Put Roberto Pombo, Joni Barnard, Racheal Neary and Toni Morkel in a rehearsal room and they devise a zany play called Father, Father. Father! It goes like this: There are three sisters stuck in a basement, waiting for their father to return with a big, black horse. The absurd production pokes fun at religious dogma and the patriarchy and is fuelled by the troupe’s dexterous performances which take the audience on a journey that’s both weird and delightful. Of those who’ve watched the production, many have typed variations on Facebook saying they “aren’t entirely sure how to describe the show other than it’s unique and a must-see”. Father, Father. Father! won a Standard Bank Silver Ovation Award at the National Arts Festival and is making its way to the Amsterdam Fringe Festival in September. We caught up with the gang before they head off.
Arts journalist Adrienne Sichel described the production as “shades of Chekhov’s (twisted) The Three Sisters meets Salvador Dali”. How would describe the show to someone who’s never been to the theatre?
An absurd dark comedy that’s highly stylised and a little bit weird.
It’s a work-shopped production. Can you tell us about the rehearsal process and what inspired the style?
The rehearsal process was basically us trying to make each other laugh, and trying to make sense of the narrative. We were inspired by wanting to make a piece that commented on control and fear. Roberto forced us to do it.
What does working in satire give the production that another genre might not?
It allows us to laugh at the tragedy of life and explore heavy themes through dark comedy.

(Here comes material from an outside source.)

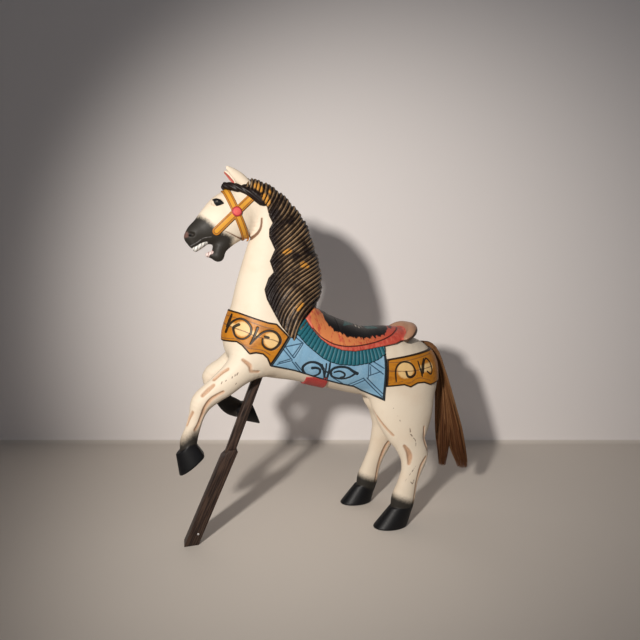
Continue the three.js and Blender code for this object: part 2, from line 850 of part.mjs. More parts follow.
// A frame whose Z runs from one point towards another, with X as near the world's X as that allows.
function frameAlong(from, to) {
  const z = to.clone().sub(from).normalize();
  const x = new THREE.Vector3(1, 0, 0).addScaledVector(z, -z.x).normalize();
  const y = new THREE.Vector3().crossVectors(z, x);
  return new THREE.Matrix4().makeBasis(x, y, z).setPosition(from);
}

function squareBar(width, chamfer, length) {
  const side = width / 2;
  const cut = side - chamfer;
  const section = new THREE.Shape([
    new THREE.Vector2(-cut, -side),
    new THREE.Vector2(cut, -side),
    new THREE.Vector2(side, -cut),
    new THREE.Vector2(side, cut),
    new THREE.Vector2(cut, side),
    new THREE.Vector2(-cut, side),
    new THREE.Vector2(-side, cut),
    new THREE.Vector2(-side, -cut),
  ]);
  return new THREE.ExtrudeGeometry(section, { depth: length, bevelEnabled: false });
}

const spot = (x, y, z) => new THREE.Vector3(x, y, z).multiplyScalar(share);

// The prop: a slim bar let into the belly and into a broader foot that is cut level with the ground.
const bellyPoint = spot(-270, -8, 346);
const solePoint = spot(-416, -20, 0);
const onFoot = spot(-332, -15, 190); // a point on its axis, which gives its slope
const shoulder = solePoint.clone().lerp(onFoot, FOOT_LENGTH / onFoot.z);
const rodDirection = bellyPoint.clone().sub(shoulder).normalize();
const rodStart = shoulder.clone().addScaledVector(rodDirection, -ROD_IN_FOOT);
const rodEnd = bellyPoint.clone().addScaledVector(rodDirection, ROD_IN_BELLY);
const rodFrame = frameAlong(rodStart, rodEnd);
const rodLength = rodEnd.distanceTo(rodStart);
const roomFrame = rodFrame.clone().multiply(new THREE.Matrix4().makeTranslation(0, 0, -FIT_GAP));
const rodRoom = squareBar(ROD_WIDTH + 2 * FIT_GAP, ROD_CHAMFER, rodLength + 2 * FIT_GAP);

function propFoot() {
  const across = new THREE.Vector3().subVectors(shoulder, solePoint);
  const slope = across.x / across.z;
  const level = (FOOT_WIDTH / 2) * Math.hypot(1, slope); // half the width where the foot is cut level
  const top = shoulder.z;
  const face = new THREE.Shape([
    new THREE.Vector2(-level, 0),
    new THREE.Vector2(level, 0),
    new THREE.Vector2(level + slope * (top - FOOT_CHAMFER), top - FOOT_CHAMFER),
    new THREE.Vector2(level + slope * top - FOOT_CHAMFER, top),
    new THREE.Vector2(slope * top - level + 2 * FOOT_CHAMFER, top),
    new THREE.Vector2(slope * (top - 3 * FOOT_CHAMFER) - level, top - 3 * FOOT_CHAMFER),
  ]);
  const board = new THREE.ExtrudeGeometry(face, { depth: FOOT_THICKNESS, bevelEnabled: false });
  board.rotateX(Math.PI / 2);
  board.translate(solePoint.x, (solePoint.y + shoulder.y) / 2 + FOOT_THICKNESS / 2, 0);
  return solidFrom(board, new THREE.Matrix4()).subtract(solidFrom(rodRoom, roomFrame));
}

// The tail's bound root in its hole in the rump
const tailHole = spot(118, 0, 408);
const tailLeaves = spot(146, 0, 408);
const rootLength = TAIL_ROOT_DEPTH + tailHole.distanceTo(tailLeaves);
function tailRoot(gap) {
  const radius = TAIL_ROOT_DIAMETER / 2 + gap;
  const root = new THREE.CylinderGeometry(radius, radius, rootLength + gap, 16);
  root.rotateX(Math.PI / 2);
  root.translate(0, 0, (rootLength - gap) / 2);
  const away = tailLeaves.clone().sub(tailHole).normalize();
  return solidFrom(root, frameAlong(tailHole.clone().addScaledVector(away, -TAIL_ROOT_DEPTH), tailLeaves));
}

function carved(field, low, high, wanted) {
  return solidOf(thin(polygonize(field, ...sized([low, high])), wanted));
}

const horse = carved(horseField, [-450, -105, 0], [175, 105, DRAWN_HEIGHT + 10], HORSE_TRIANGLES)
  .subtract(tailRoot(FIT_GAP))
  .subtract(solidFrom(rodRoom, roomFrame));
const tail = carved(tailField, [110, -40, 60], [290, 40, 435], TAIL_TRIANGLES).add(tailRoot(0));

// Finishes
const paint = new THREE.MeshStandardMaterial({ color: 0xe6dccb, roughness: 0.5, metalness: 0 });
const fibre = new THREE.MeshStandardMaterial({ color: 0x9a6f48, roughness: 0.75, metalness: 0 });
const stainedWood = new THREE.MeshStandardMaterial({ color: 0x2b1d18, roughness: 0.5, metalness: 0 });

function piece(name, geometry, material) {
  const mesh = new THREE.Mesh(geometry, material);
  mesh.name = name;
  return mesh;
}

const rod = piece("prop_rod", squareBar(ROD_WIDTH, ROD_CHAMFER, rodLength), stainedWood);
rod.applyMatrix4(rodFrame);

const figure = new THREE.Group();
figure.add(
  piece("horse", geometryOf(horse), paint),
  piece("tail", geometryOf(tail), fibre),
  rod,
  piece("prop_foot", geometryOf(propFoot()), stainedWood),
);

// The part's origin is on the ground, under the middle of the whole.
const extent = new THREE.Box3().setFromObject(figure, true);
const middle = extent.getCenter(new THREE.Vector3());
figure.position.set(-middle.x, -middle.y, -extent.min.z);

const part = new THREE.Group();
part.add(figure);

export default part;
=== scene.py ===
import math
from concurrent.futures import ThreadPoolExecutor

import bmesh
import bpy
import numpy as np
from mathutils import Matrix, Vector


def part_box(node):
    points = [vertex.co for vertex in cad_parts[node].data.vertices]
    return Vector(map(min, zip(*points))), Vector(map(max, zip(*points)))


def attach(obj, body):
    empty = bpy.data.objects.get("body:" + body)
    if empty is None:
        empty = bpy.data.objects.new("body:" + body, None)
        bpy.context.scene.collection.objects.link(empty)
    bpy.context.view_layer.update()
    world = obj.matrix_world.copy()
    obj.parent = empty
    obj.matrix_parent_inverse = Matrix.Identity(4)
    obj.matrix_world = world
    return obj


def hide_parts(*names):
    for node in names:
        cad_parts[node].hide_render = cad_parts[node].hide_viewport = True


bl_info = {
    "name": "Carousel Horse",
    "version": (1, 0, 0),
    "blender": (4, 5, 0),
    "location": "View3D > Sidebar > Horse",
    "description": "Makes a carved and painted carousel horse with its fibre tail and wooden prop",
    "category": "Add Mesh",
}

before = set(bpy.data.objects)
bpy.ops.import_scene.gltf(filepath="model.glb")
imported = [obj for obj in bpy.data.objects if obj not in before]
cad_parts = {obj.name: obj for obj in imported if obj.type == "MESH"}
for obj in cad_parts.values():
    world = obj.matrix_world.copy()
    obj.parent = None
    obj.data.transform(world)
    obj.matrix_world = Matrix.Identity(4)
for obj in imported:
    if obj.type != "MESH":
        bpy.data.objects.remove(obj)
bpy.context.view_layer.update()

# The figure was drawn in millimetres at this height, with its head to -X, its near side to -Y and its
# origin midway between the hind hooves. All stations below are in that drawing.
DRAWN_HEIGHT = 790.0
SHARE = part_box("horse")[1].z * 1000 / DRAWN_HEIGHT
FOOT_LOW, FOOT_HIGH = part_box("prop_foot")
FOOT_SOLE_X = -416.0
FOOT_MIDDLE_Y = -17.4
FOOT_WIDTH = 27.0
FOOT_SLOPE = 84.0 / 190.0
GRAIN_TILT = 0.42
ORIGIN_X = FOOT_LOW.x * 1000 - FOOT_SOLE_X * SHARE + FOOT_WIDTH / 2 * math.hypot(1, FOOT_SLOPE)
ORIGIN_Y = (FOOT_LOW.y + FOOT_HIGH.y) * 500 - FOOT_MIDDLE_Y * SHARE

# Drawn millimetres over the coat
STRAP_THICKNESS = 3.2
BLANKET_THICKNESS = 3.8
FRINGE_THICKNESS = 6.8
SADDLE_THICKNESS = 11.0
SADDLE_RIM = 5.0
BRIDLE_THICKNESS = 2.8
ROSETTE_DOME = 1.6
MANE_THICKNESS = 8.0

# How wide the saddle's edge slopes, how far a layer reaches under the skin, and how round its edge is
SADDLE_SLOPE = 10.0
LAYER_SUNK = 2.5
EDGE_ROUNDING = 1.6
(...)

Taking a production to the National Arts Festival can be a huge undertaking, especially because there’s such an abundance of work, and new productions aren’t always guaranteed an audience. What were some of the challenges and triumphs?

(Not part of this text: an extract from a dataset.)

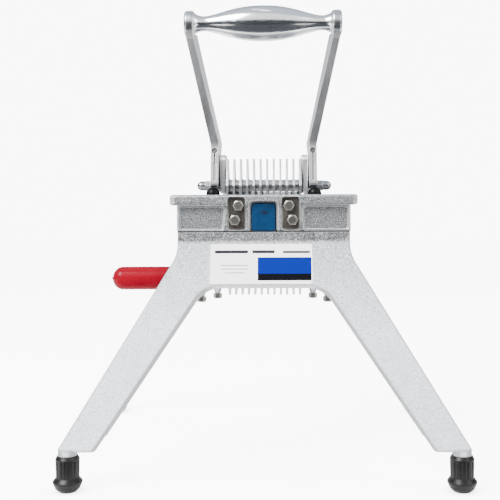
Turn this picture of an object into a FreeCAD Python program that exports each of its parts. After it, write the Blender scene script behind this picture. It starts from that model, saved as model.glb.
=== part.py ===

A huge triumph for us was firstly realising that people actually like the piece, winning a Silver Ovation Award from the NAF in 2015 and being invited to the Amsterdam Fringe Festival 2016. The biggest challenge we face is the fact that FFF is self-produced, and therefore it demands that you play multiple roles as performers, creators and producers. It’s expensive, yo.
You’re heading to the Amsterdam Fringe. What does this entail?
We are incredibly lucky to have been sponsored by the South African National Arts Festival and Amsterdam Fringe Festival for this trip. For some of us, it will be our first time in Amsterdam and we are excited to showcase our work on an international platform. From 6-9 September 2016 we will be performing four shows at the Amsterdam Fringe Festival at a venue called ‘Perdu’. Tell your friends.
In what ways has the product grown since its initial staging?
In Amsterdam we will be heading into our ninth season and the show continues to grow with every run, which is really exciting for us – we never get bored. A significant shift happened when Toni Morkel came in to direct after our first show in 2014. Under her direction, we were able to refine our theatrical language. Her expertise and acute eye for detail and subtext made the piece a lot tighter and allowed the style to grow significantly.
How do you think the work will be received by an overseas audience?
We think the Dutch will shmaak us stukkend. Ze zullen ons houden.
The production explores themes of religious dogma and dismantling the patriarchy. What do you make of the relationship between the two in a South African context?
Well, these themes are universal, right? They are not exclusive to any country or culture and we are all fighting the patriarchy everywhere (we hope!). And this is also why we hope that our piece is universal – that it speaks to issues of the power, control, dominance and oppression that religious dogma and patriarchy create and perpetuate. We want to push back and highlight how religious dogma and patriarchy infiltrate our lives in seemingly small but monumentally disastrous ways.
The plot of the play is about three sisters waiting in a basement for the arrival of their father. This sounds a bit like Waiting for Godot. Is there any correlation?
Yes there is. Beckett is considered as an Absurdist playwright and also writes within the genre of dark comedy, commenting on the tragedy of human existence in a humourous way. There is also correlation in the theme of waiting for someone to arrive and the plot being based on this outside force. Although, in Father, Father. Father!, Father does arrive. He is always there. That ever present internal force that is driving the games that the sisters play. Subtle and not so subtle brutality could also be a correlating theme seen in the ‘master-slave’ dynamic of Waiting for Godot and the similar hierarchical relationship between the sisters of FFF, where Sonja plays the dictator. Both Lucky in WFG and Lucy in FFF take the brunt of this dynamic, both know what’s going on, both see the power structures, both are given a window of opportunity to escape, and yet they both are unable to leave.
What do you hope audiences will take away from the watching the show?
We hope to offer a fresh and exciting new piece of theatre that will entertain, delight and disturb. No more suitcase and beret theatre. We also hope audiences will begin to identify and question oppressive systems that are present in their daily lives #fightthepatriarchy.
Father, Father. Father! is playing at Alexander Upstairs until Friday 12 August.